Product development is a risky business, and times are far between each time the companies produce seafood products that are really successful. Fiskeriforskning has studied why some products are successful while others fail.

Product development is a risky business. Fiskeriforskning has studied why some products are successful while others fail.

"Many more attempts at product development fail than succeed. After a failure, it's common for companies to become more cautious", says Senior Scientist Geir Ottesen.

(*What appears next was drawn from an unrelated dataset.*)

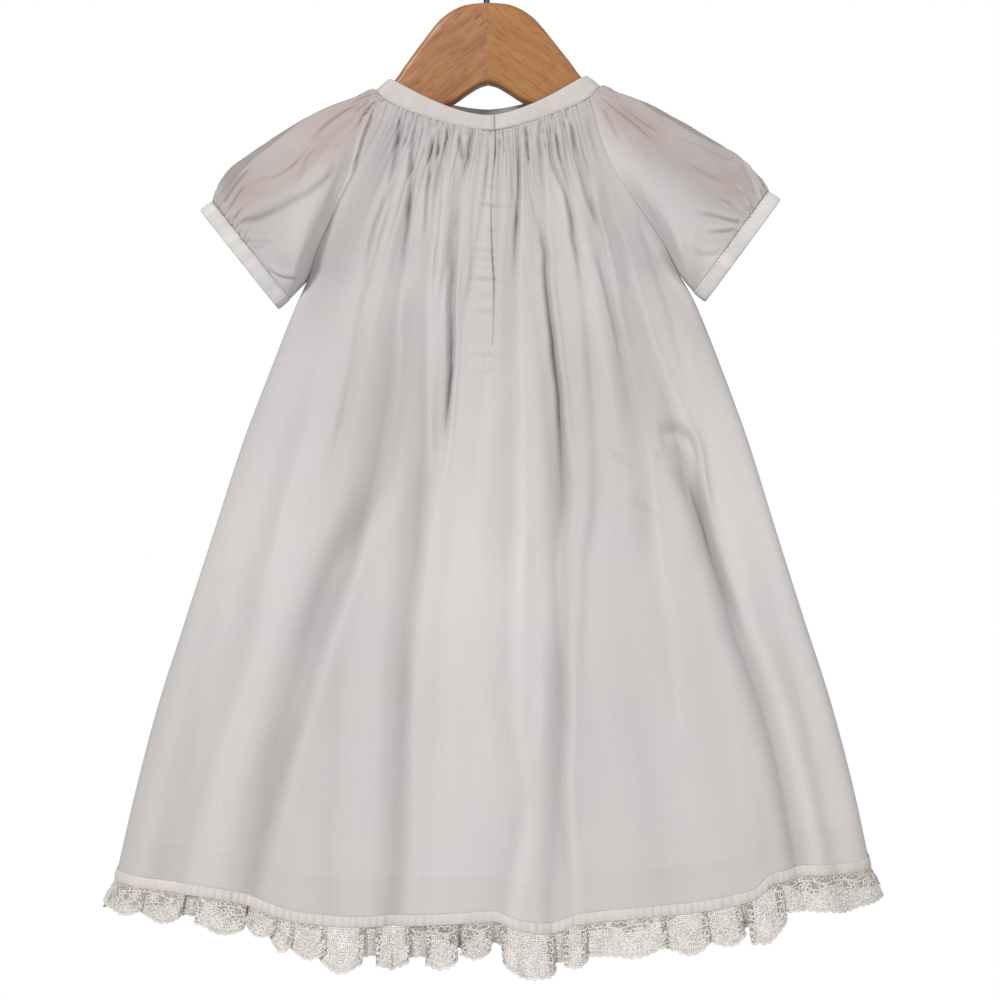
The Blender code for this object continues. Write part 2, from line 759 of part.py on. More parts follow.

"But if they don't take time to analyse and understand what specifically went wrong, it's easy to repeat the same mistakes."

Why does it go wrong?

Products that do not sell enough are quickly removed from the shop shelves. Both fresh fish au gratin and pre-prepared dishes with cod and salmon, amongst others, have been tested without success, while the idea for a vacuum-packed mussel product did not even reach the shops.

"Ideas that come from the companies themselves and aren't based on what the market wants, often fail. We also have examples of failed products that were created on the basis of positive input from shop managers, but that didn't catch on with the consumers", continues Ottesen.

Optimistic market surveys that exclude the consumer can thereby send the companies on a wild goose chase.

A product that recently disappeared was fresh salmon and whitefish packaged under the brand name "Marian". The product failed despite the fact that the big companies Tine, Fjordland and Aker Seafoods had invested heavily in a seemingly good product.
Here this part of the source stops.